# DATASET CONTENT
—————

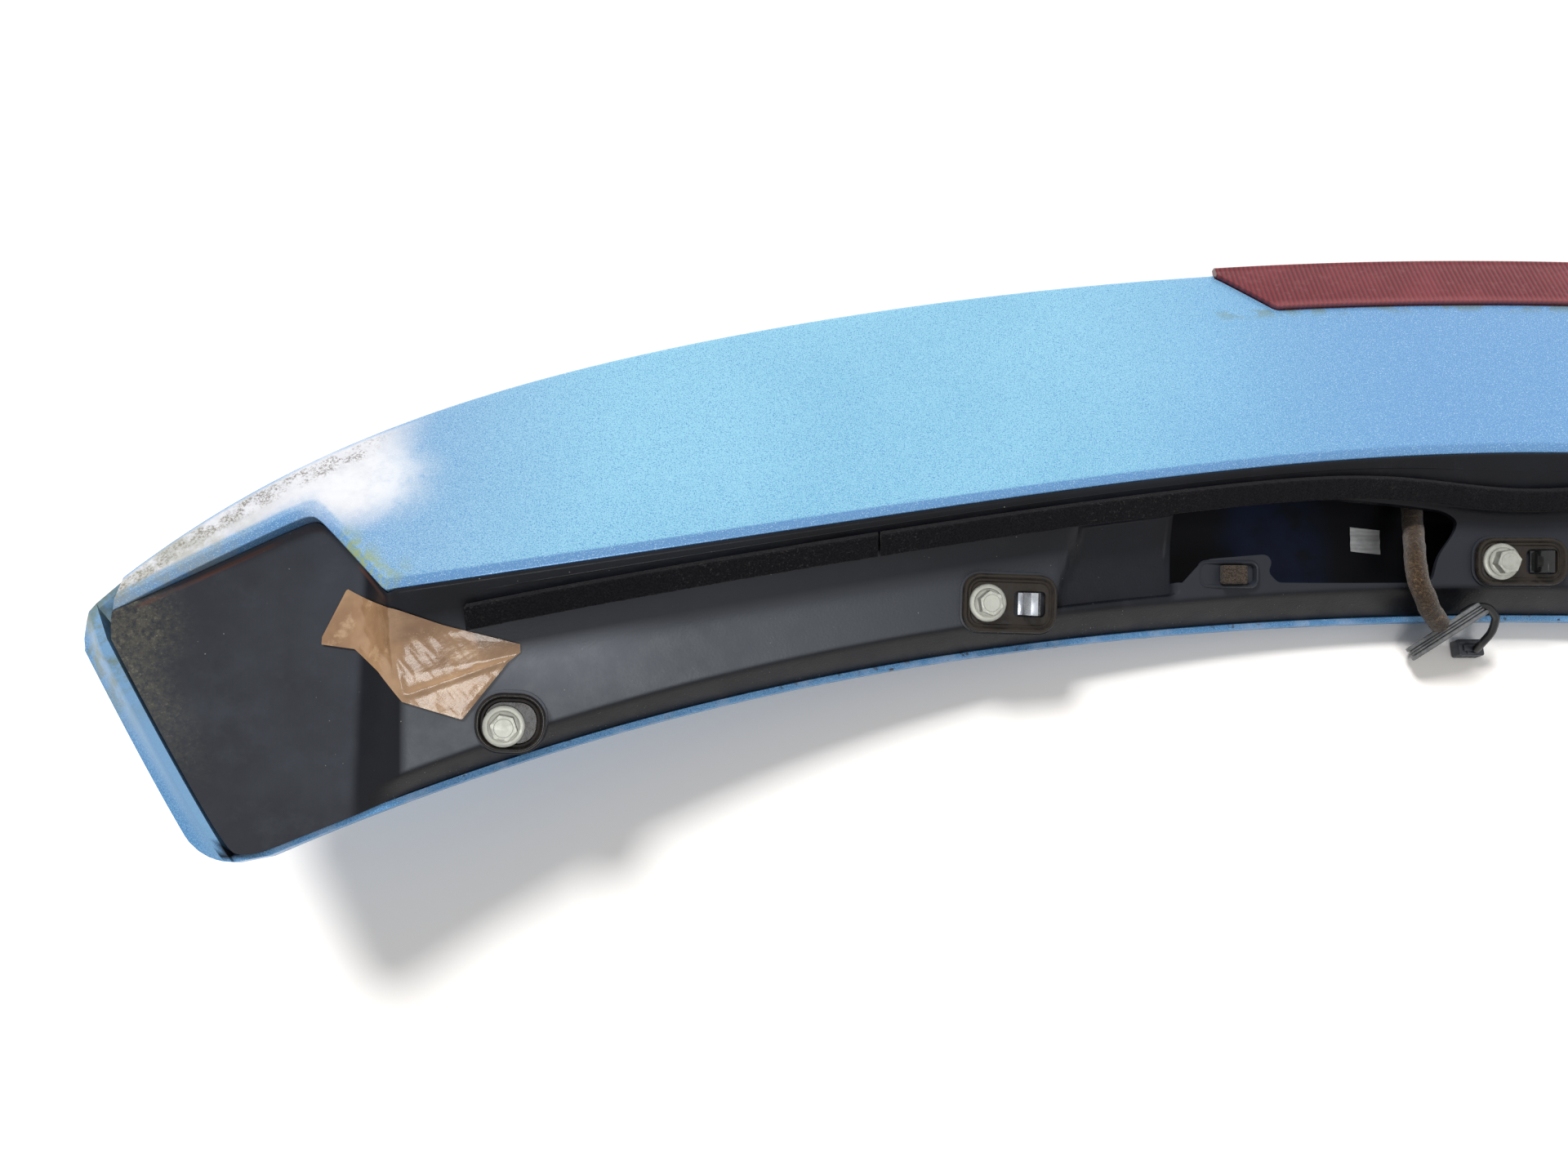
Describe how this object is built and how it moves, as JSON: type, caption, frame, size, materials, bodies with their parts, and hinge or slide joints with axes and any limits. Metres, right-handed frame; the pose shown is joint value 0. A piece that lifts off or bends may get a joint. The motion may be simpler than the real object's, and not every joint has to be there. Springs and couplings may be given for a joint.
{
  "type": "car rear roof spoiler",
  "caption": "Swept rear roof spoiler lying on its painted skin, mounting side up, with pads, gaskets, bolts, lamp and cable.",
  "frame": {"origin": "on the floor under the middle of the part's box, on the car's centre line", "axes": "+X across the car towards the tip without tape, +Y towards the trailing edge with the brake lamp, +Z away from the painted skin it lies on"},
  "size_m": [1.234, 0.2996, 0.1144],
  "materials": {
    "outer_paint": "metallic light blue paint with a worn edge",
    "under_paint": "metallic light blue paint, clear coat peeling at the rim",
    "base_plastic": "fine grained, weathered",
    "strip_foam": "dusty open-cell foam",
    "gasket_rubber": "dusty",
    "zinc_steel": "zinc plated",
    "insert_brass": "plain",
    "clip_steel": "bright",
    "clip_black": "glossy",
    "plug_foam": "foam",
    "lens_red": "dull red, ribbed",
    "lamp_housing": "plain",
    "board_green": "lacquered",
    "diode_resin": "clear",
    "seal_rubber": "plain",
    "sleeve_fleece": "fuzzy fleece tape",
    "grommet_rubber": "dusty",
    "lead_black": "satin",
    "connector_plastic": "plain",
    "label_paper": "wrinkled, bare",
    "parcel_tape": "wrinkled brown film"
  },
  "bodies": {
    "root": {"outer_skin": "outer_paint", "under_skin": "under_paint", "base_panel": "base_plastic", "foam_strip_left": "strip_foam", "foam_strip_centre": "strip_foam", "foam_strip_right": "strip_foam", "gasket_left_outer": "gasket_rubber", "gasket_left_inner": "gasket_rubber", "gasket_centre": "gasket_rubber", "gasket_right_inner": "gasket_rubber", "gasket_right_outer": "gasket_rubber", "mounting_bolts": "zinc_steel", "bolt_washers": "zinc_steel", "threaded_inserts": "insert_brass", "locating_clip_left": "clip_steel", "locating_clip_centre": "clip_black", "locating_clip_right": "clip_steel", "pocket_plug": "plug_foam", "brake_lamp_lens": "lens_red", "brake_lamp_housing": "lamp_housing", "lamp_circuit_board": "board_green", "lamp_diodes": "diode_resin", "lamp_seal": "seal_rubber", "harness_sleeve": "sleeve_fleece", "harness_grommet": "grommet_rubber", "harness_lead": "lead_black", "harness_connector": "connector_plastic", "cable_label": "label_paper", "tape_patch": "parcel_tape"}
  },
  "joints": []
}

—————

# TO DO
Lines containing the word "bodies" are to be counted in the listing; state their number alone.

# TASK RESULT
2